尝试删除 /var/run/hadoop-yarn/yarn/yarn-yarn-timelineserver.pid文件,再次启动,无果。
到服务器上查看日志,发下如下内容:
vi /var/log/hadoop-yarn/yarn/yarn-yarn-timelineserver.log (根据自己的文件名称)
at org.apache.hadoop.fs.FileSystem.get(FileSystem.java:368)
at org.apache.hadoop.fs.FileSystem.getLocal(FileSystem.java:339)
at org.apache.hadoop.yarn.server.timeline.LeveldbTimelineStore.serviceInit(LeveldbTimelineStore.java:183)
at org.apache.hadoop.service.AbstractService.init(AbstractService.java:163)
at org.apache.hadoop.service.CompositeService.serviceInit(CompositeService.java:107)
at org.apache.hadoop.yarn.server.applicationhistoryservice.ApplicationHistoryServer.serviceInit(ApplicationHistoryServer.java:88)
at org.apache.hadoop.service.AbstractService.init(AbstractService.java:163)
at org.apache.hadoop.yarn.server.applicationhistoryservice.ApplicationHistoryServer.launchAppHistoryServer(ApplicationHistoryServer.java:145)

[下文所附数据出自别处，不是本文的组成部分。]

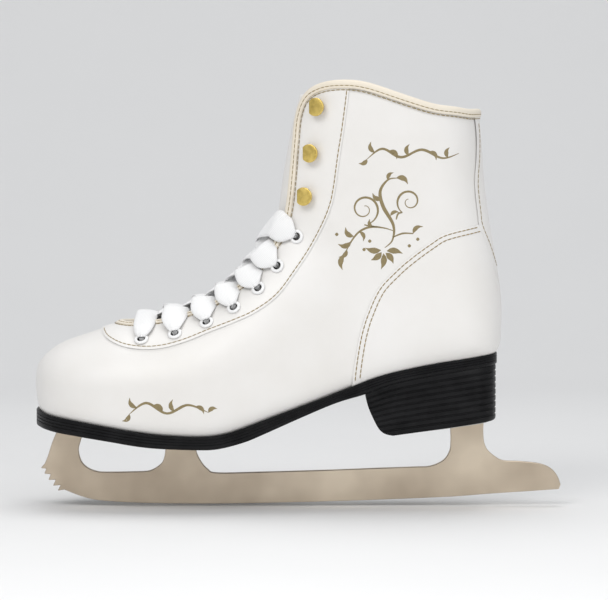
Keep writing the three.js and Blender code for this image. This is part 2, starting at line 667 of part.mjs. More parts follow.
// A piece turned round its own +Z, given as [radius, height] points, and the same made to bore its hole.
function turned(profile, segments) {
  const geometry = new THREE.LatheGeometry(profile.map(([r, z]) => new THREE.Vector2(r, z)), segments);
  geometry.rotateX(Math.PI / 2);
  return geometry;
}
function stoodOn(geometry, point, direction) {
  const turn = new THREE.Quaternion().setFromUnitVectors(new THREE.Vector3(0, 0, 1), direction);
  geometry.applyQuaternion(turn);
  geometry.translate(point.x, point.y, point.z);
  return geometry;
}
const pinProfile = (radius, low, high) => [[0, low], [radius, low], [radius, high], [0, high]];

const gripOut = overlayOut + seatGap; // where a flange starts outside the facing, and inside it
const gripIn = shellIn - seatGap;
const facingReach = 6; // of a cutter, past both faces of the facing
const eyeletProfile = [
  [eyeletBoreRadius, gripIn - eyeletFlangeThickness],
  [eyeletFlangeRadius, gripIn],
  [eyeletBarrelRadius, gripIn],
  [eyeletBarrelRadius, gripOut],
  [eyeletFlangeRadius, gripOut],
  [eyeletBoreRadius, gripOut + eyeletFlangeThickness],
  [eyeletBoreRadius, gripIn - eyeletFlangeThickness],
];
const hookProfile = [
  [0, gripIn - hookFlangeThickness],
  [hookBaseRadius - 1, gripIn - hookFlangeThickness],
  [hookBaseRadius - 1, gripIn],
  [hookStemRadius, gripIn],
  [hookStemRadius, gripOut],
  [hookBaseRadius, gripOut],
  [hookBaseRadius, gripOut + hookFlangeThickness],
  [hookStemRadius, gripOut + 2 * hookFlangeThickness],
  [hookStemRadius, overlayOut + hookRise],
  [0, overlayOut + hookRise],
];

// A hole through the facing.
function cutHole(point, normal, radius) {
  const corner = (radius + clearance) / Math.cos(Math.PI / boreSegments);
  const profile = pinProfile(corner, -facingReach, facingReach);
  const cutter = solidOf(stoodOn(turned(profile, boreSegments), point, normal));
  upperShell = upperShell.subtract(cutter);
  eyestay = eyestay.subtract(cutter);
}

const eyelets = [];
const hooks = [];
for (const [name, side] of [['outer', -1], ['inner', 1]]) {
  placed(eyeletPlaces).forEach(([x, z], k) => {
    const { point, normal } = seatOn(x, z, side, eyeletFlangeRadius);
    eyelets.push({ name: `eyelet_${name}_${k + 1}`, side, k, point, normal });
    cutHole(point, normal, eyeletBarrelRadius);
  });
  placed(hookPlaces).forEach(([x, z], k) => {
    const { point, normal } = seatOn(x, z, side, hookBaseRadius);
    const stem = solidOf(stoodOn(turned(hookProfile, roundSegments), point, normal));
    hooks.push({ name: `hook_${name}_${k + 1}`, side, point, normal, stem });
    cutHole(point, normal, hookStemRadius);
  });
}

// The head of a hook is a round plate with a flat front, whose wider part reaches back over the lace.
function hookSolid({ point, normal, stem }) {
  const outline = new THREE.Shape();
  outline.absarc(0, 0, hookHeadRadius, -hookHeadTurn, hookHeadTurn, false);
  const cut = { depth: hookHeadThickness, bevelEnabled: false, curveSegments: 5 };
  const head = new THREE.ExtrudeGeometry(outline, cut);
  const away = new THREE.Vector3(1, 0, 0).addScaledVector(normal, -normal.x).normalize();
  const basis = new THREE.Matrix4().makeBasis(away, normal.clone().cross(away), normal);
  head.translate(hookHeadForward, 0, overlayOut + hookRise - hookHeadSink);
  head.applyMatrix4(basis);
  head.translate(point.x, point.y, point.z);
  return stem.add(solidOf(head));
}

// ---- screws ----

// A countersunk screw, standing on its flat head, which lies flush with the plate.
const screwProfile = (out) => [
  [0, -out],
  [screwHeadRadius + out, -out],
  [screwShankRadius + out, screwHeadHeight],
  [screwShankRadius + out, plateThickness + screwDepth],
  [0, plateThickness + screwDepth + screwTip + out],
];
const screws = [];
function addScrews(prefix, line, places) {
  let count = 0;
  for (const [x, half] of places) {
    for (const side of [-1, 1]) {
      count += 1;
      const here = x * stretchX;
      const slope = (heightAt(line, here + 2) - heightAt(line, here - 2)) / 4;
      const up = new THREE.Vector3(-slope, 0, 1).normalize();
      const head = new THREE.Vector3(here, side * half * stretchY, heightAt(line, here) + plateLow);
      const screw = solidOf(stoodOn(turned(screwProfile(0), roundSegments), head, up));
      const bore = solidOf(stoodOn(turned(screwProfile(clearance), roundSegments), head, up));
      screws.push({ name: `${prefix}_${count}`, screw, bore });
    }
  }
}
addScrews('toe_plate_screw', soleBottom, toeScrews);
addScrews('heel_plate_screw', heelFace, heelScrews);
for (const { bore } of screws) {
  outsole = outsole.subtract(bore);
  upperShell = upperShell.subtract(bore);
  insoleBoard = insoleBoard.subtract(bore);
  heelBlock = heelBlock.subtract(bore);
  toePlate = toePlate.subtract(bore);
  heelPlate = heelPlate.subtract(bore);
}

// ---- lace ----

// A flat strip through places, each with its outward direction, its half-width and its height off the place.
function strip(places) {
  const centres = places.map(({ point, out, off }) => point.clone().addScaledVector(out, off));
  const rings = places.map(({ out, half }, i) => {
    const before = centres[Math.max(0, i - 1)];
    const after = centres[Math.min(places.length - 1, i + 1)];
    const side = new THREE.Vector3().crossVectors(after.clone().sub(before), out).normalize();
    return [[1, -1], [1, 1], [-1, 1], [-1, -1]].map(([across, up]) => centres[i].clone()
      .addScaledVector(side, across * half)
      .addScaledVector(out, up * laceHalfThickness));
  });
  return solidOf(skin(rings));
}

const eyeletAt = (side, k) => eyelets.find((eyelet) => eyelet.side === side && eyelet.k === k);
const over = gripOut + eyeletFlangeThickness + 2 * clearance + laceHalfThickness; // on an eyelet's flange
const under = gripIn - eyeletFlangeThickness - clearance - laceHalfThickness; // under it
const overEdge = overlayOut + 2 * clearance + laceHalfThickness + laceArch;
const crownDepth = tongueOut + 2 * clearance + laceHalfThickness + laceArch; // where a strip crosses the tongue

// The throat's edge beside an eyelet: the section's t point is found where the section holds the eyelet.
function edgeBeside({ point, side }) {
  let nearest = null;
  for (let share = 0; share <= 1; share += 0.01) {
    const [first, last] = [throatGap[1][0], throatGap[throatGap.length - 1][0]];
    const x = (first + (last - first) * share) * stretchX;
    const section = sectionAt(x);
    const gap = gapAt(x);
    const edge = throatEdge(section, side, gap, 0);
    const distance = edge.point.distanceTo(point);
    if (!nearest || distance < nearest.distance) nearest = { ...edge, distance, section };
  }
  return nearest;
}
const gapAt = (x) => heightAt(throatGap.map(([px, half]) => [px * stretchX, half * stretchY]), x);
const middleOf = (sectionA, sectionB) => {
  const point = sectionA.t.clone().lerp(sectionB.t, 0.5);
  const out = sectionA.t.clone().sub(sectionA.b).add(sectionB.t.clone().sub(sectionB.b)).normalize();
  point.y = (sectionA.shift + sectionB.shift) / 2;
  return { point, out };
};

const strips = [];
const passages = [];
const lastRow = eyeletPlaces.length - 1;
for (const side of [-1, 1]) {
  for (let k = 0; k <= lastRow; k++) {
    const eyelet = eyeletAt(side, k);
    const edge = edgeBeside(eyelet);
    const inGap = throatEdge(edge.section, side, gapAt(edge.section.t.x), -laceLeadIn);
    const pin = pinProfile(laceRadius, under, over);
    passages.push(solidOf(stoodOn(turned(pin, boreSegments), eyelet.point, eyelet.normal)));
    const onFacing = [
      { ...inGap, off: overEdge, half: laceHalfWidth },
      { ...edge, off: overEdge + clearance, half: laceHalfWidth },
      { point: eyelet.point, out: eyelet.normal, off: over, half: laceHalfWidth * 0.5 },
    ];
    if (k === lastRow) {
      if (side === 1) continue;
      const across = eyeletAt(1, k);
      const farSide = edgeBeside(across);
      strips.push(strip([
        onFacing[2],
        onFacing[1],
        { ...middleOf(edge.section, farSide.section), off: overEdge - 1, half: laceHalfWidth },
        { ...farSide, off: overEdge + clearance, half: laceHalfWidth },
        { point: across.point, out: across.normal, off: over, half: laceHalfWidth * 0.5 },
      ]));
      continue;
    }
    const below = eyeletAt(-side, k + 1);
    const farEdge = edgeBeside(below);
    strips.push(strip([
      { point: below.point, out: below.normal, off: under, half: laceHalfWidth * 0.5 },
      { ...farEdge, off: under, half: laceHalfWidth * 0.8 },
      { ...middleOf(edge.section, farEdge.section), off: crownDepth, half: laceHalfWidth * 0.9 },
      ...onFacing,
    ]));
  }
}
let lace = strips[0];
for (const piece of strips.slice(1)) lace = lace.add(piece);
const bindingRoom = layer(overlayOut + clearance, stiffenerOut - clearance)
  .intersect(throatSolid(bindingWidth + clearance))
  .subtract(throatSolid(-clearance));
lace = lace.subtract(bindingRoom);
for (const piece of passages) lace = lace.add(piece);

// A round cord through points.
function cordThrough(points, radius) {
  const curve = new THREE.CatmullRomCurve3(points, false, 'centripetal');
  const section = new THREE.Shape().absarc(0, 0, radius, 0, 2 * Math.PI, false);
  const steps = Math.max(4, Math.round(curve.getLength() / (6 * radius)));
  const path = { steps, extrudePath: curve, bevelEnabled: false, curveSegments: 4 };
  return solidOf(new THREE.ExtrudeGeometry(section, path));
}
const tails = [];
for (const [name, side] of [['outer', -1], ['inner', 1]]) {
  const { point, normal } = eyeletAt(side, 0);
  const leadStart = point.clone().addScaledVector(normal, under + laceRadius);
  const stretched = ([x, y, z]) => new THREE.Vector3(x * stretchX, y * stretchY, z * stretchZ);
  const lead = [leadStart, ...laceLeads[name].map(stretched)];
  lace = lace.add(cordThrough(lead, tailRadius));
  const route = tailRoutes[name].map((p) => new THREE.Vector3(...p));
  tails.push({ name: `lace_tail_${name}`, piece: cordThrough(route, tailRadius), material: laceCloth });
  const end = route[route.length - 1];
  const aim = new THREE.Vector3(...agletEnds[name]).sub(end).normalize();
  const agletStart = end.clone().addScaledVector(aim, clearance);
  const pin = turned(pinProfile(agletRadius, 0, agletLength), boreSegments);
  const aglet = solidOf(stoodOn(pin, agletStart, aim));
  tails.push({ name: `aglet_${name}`, piece: aglet, material: clearPlastic });
}

// ---- the assembly ----

const skate = new THREE.Group();
function add(name, piece, material) {
  const mesh = new THREE.Mesh(piece.isBufferGeometry ? piece : geometryOf(piece), material);
  mesh.name = name;
  skate.add(mesh);
}

add('blade', blade, steel);
add('toe_plate', toePlate, plateSteel);
add('heel_plate', heelPlate, plateSteel);
for (const { name, screw } of screws) add(name, screw, plateSteel);
add('outsole', outsole, blackSole);
add('heel_block', heelBlock, blackSole);
add('steel_shank', shank, plateSteel);
add('insole_board', insoleBoard, board);
add('sock_insole', sock, liningCloth);
add('upper_shell', upperShell, whiteLeather);
add('eyestay', eyestay, whiteLeather);
add('counter_overlay', counterOverlay, whiteLeather);
add('back_strip', backStrip, whiteLeather);
add('collar_binding', binding, creamTape);
add('toe_puff', toePuff, board);
add('counter_stiffener', counterStiffener, board);
add('ankle_padding', anklePadding, foam);
add('lining', lining, liningCloth);
add('tongue_lower', tongueLower, whiteLeather);
add('tongue_upper', tongueUpper, whiteLeather);
for (const { name, point, normal } of eyelets) {
  add(name, solidOf(stoodOn(turned(eyeletProfile, roundSegments), point, normal)), whiteEnamel);
}
for (const hook of hooks) add(hook.name, hookSolid(hook), gold);
add('lace', lace, laceCloth);
for (const { name, piece, material } of tails) add(name, piece, material);

export default skate;
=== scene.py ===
import math
import bpy
import bmesh
import numpy as np
from mathutils import Matrix, Vector
from mathutils.bvhtree import BVHTree


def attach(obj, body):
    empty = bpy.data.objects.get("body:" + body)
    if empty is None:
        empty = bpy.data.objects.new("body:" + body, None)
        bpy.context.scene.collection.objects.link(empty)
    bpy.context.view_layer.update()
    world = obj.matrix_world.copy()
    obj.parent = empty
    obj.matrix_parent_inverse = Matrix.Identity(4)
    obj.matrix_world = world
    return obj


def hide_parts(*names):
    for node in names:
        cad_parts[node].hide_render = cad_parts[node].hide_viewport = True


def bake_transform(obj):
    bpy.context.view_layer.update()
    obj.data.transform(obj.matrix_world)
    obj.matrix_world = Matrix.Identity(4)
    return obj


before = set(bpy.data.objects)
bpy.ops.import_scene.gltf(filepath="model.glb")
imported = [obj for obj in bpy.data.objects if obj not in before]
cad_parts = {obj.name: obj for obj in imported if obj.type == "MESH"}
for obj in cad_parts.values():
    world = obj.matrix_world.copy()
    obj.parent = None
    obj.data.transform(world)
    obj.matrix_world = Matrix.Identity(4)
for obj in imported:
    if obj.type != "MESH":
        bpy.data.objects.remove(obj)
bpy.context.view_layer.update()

mm = 0.001  # lines and sections below are in millimetres, meshes in metres
scene = bpy.context.scene
far = 400  # past every side of the boot

# The camera stands well back, on the outer side of the skate.
cameraSetup = dict(place=(0.054, -1.8, 0.2), aim=(0.0546, 0, 0.1105), lens=197)
cameraData = bpy.data.cameras.new("camera")
cameraData.lens = cameraSetup["lens"]
cameraData.sensor_width = 36
camera = bpy.data.objects.new("camera", cameraData)
scene.collection.objects.link(camera)
camera.location = cameraSetup["place"]
toAim = Vector(cameraSetup["aim"]) - camera.location
camera.rotation_euler = toAim.to_track_quat("-Z", "Y").to_euler()
scene.camera = camera
print("camera placed")


# ---- materials ----
def newMaterial(name, color, roughness, metallic=0.0, sheen=0.0, coat=0.0, coatRoughness=0.03, specular=0.5):
    material = bpy.data.materials.new(name)
    material.use_nodes = True
    shader = material.node_tree.nodes["Principled BSDF"]
    for socket, value in (
            ("Base Color", (*color, 1)), ("Roughness", roughness), ("Metallic", metallic), ("Sheen Weight", sheen),
            ("Coat Weight", coat), ("Coat Roughness", coatRoughness), ("Specular IOR Level", specular)):
        shader.inputs[socket].default_value = value
    return material, material.node_tree, shader


# One output of a new node, whose inputs are set to values or linked to other outputs.
def nodeIn(tree, kind, output, inputs, **settings):
    node = tree.nodes.new("ShaderNode" + kind)
    for key, value in settings.items():
        setattr(node, key, value)
    for key, value in inputs.items():
        if isinstance(value, bpy.types.NodeSocket):
            tree.links.new(value, node.inputs[key])
        else:
            node.inputs[key].default_value = value
    return node.outputs[output]


def placeIn(tree, stretch=(1, 1, 1), source="Object"):
    return nodeIn(tree, "Mapping", "Vector", {"Vector": nodeIn(tree, "TexCoord", source, {}), "Scale": stretch})


def noiseIn(tree, vector, scale, detail=3.0, roughness=0.5):
    return nodeIn(tree, "TexNoise", "Fac",
                  {"Vector": vector, "Scale": scale, "Detail": detail, "Roughness": roughness})


def waveIn(tree, vector, scale, direction):
    return nodeIn(tree, "TexWave", "Fac", {"Vector": vector, "Scale": scale}, bands_direction=direction)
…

at org.apache.hadoop.yarn.server.applicationhistoryservice.ApplicationHistoryServer.main(ApplicationHistoryServer.java:155)
Caused by: java.io.FileNotFoundException: /etc/hadoop/conf.empty/hdfs-site.xml (Permission denied)
at java.io.FileInputStream.open(Native Method)
at java.io.FileInputStream.<init>(FileInputStream.java:146)
at java.io.FileInputStream.<init>(FileInputStream.java:101)
at sun.net.www.protocol.file.FileURLConnection.connect(FileURLConnection.java:90)
at sun.net.www.protocol.file.FileURLConnection.getInputStream(FileURLConnection.java:188)
at java.net.URL.openStream(URL.java:1037)
at org.apache.hadoop.conf.Configuration.parse(Configuration.java:2227)
at org.apache.hadoop.conf.Configuration.loadResource(Configuration.java:2298)
... 19 more
2016-04-19 19:38:41,373 INFO util.ExitUtil (ExitUtil.java:terminate(124)) - Exiting with status -1
2016-04-19 19:38:41,375 INFO applicationhistoryservice.ApplicationHistoryServer (StringUtils.java:run(640)) - SHUTDOWN_MSG:
什么?hdfs-site.xml没有权限
查看下权限ll hdfs-site.xml
-rw------- 1 root root 7368 Apr 12 16:06 hdfs-site.xml
怎么权限和用户组都不对呢
正常应该是这样的:
-rw-r--r-- 1 hdfs hadoop 7368 Apr 12 16:06 hdfs-site.xml
修改权限和属主,再次启动服务,正常了。
问了下同事因为之前对这个文件进行了操作修改,复制的时候使用了root用户,对于ambari管理的hadoop建议不要在源码中修改文件,统一在ambari上修改,避免出现不必要的问题。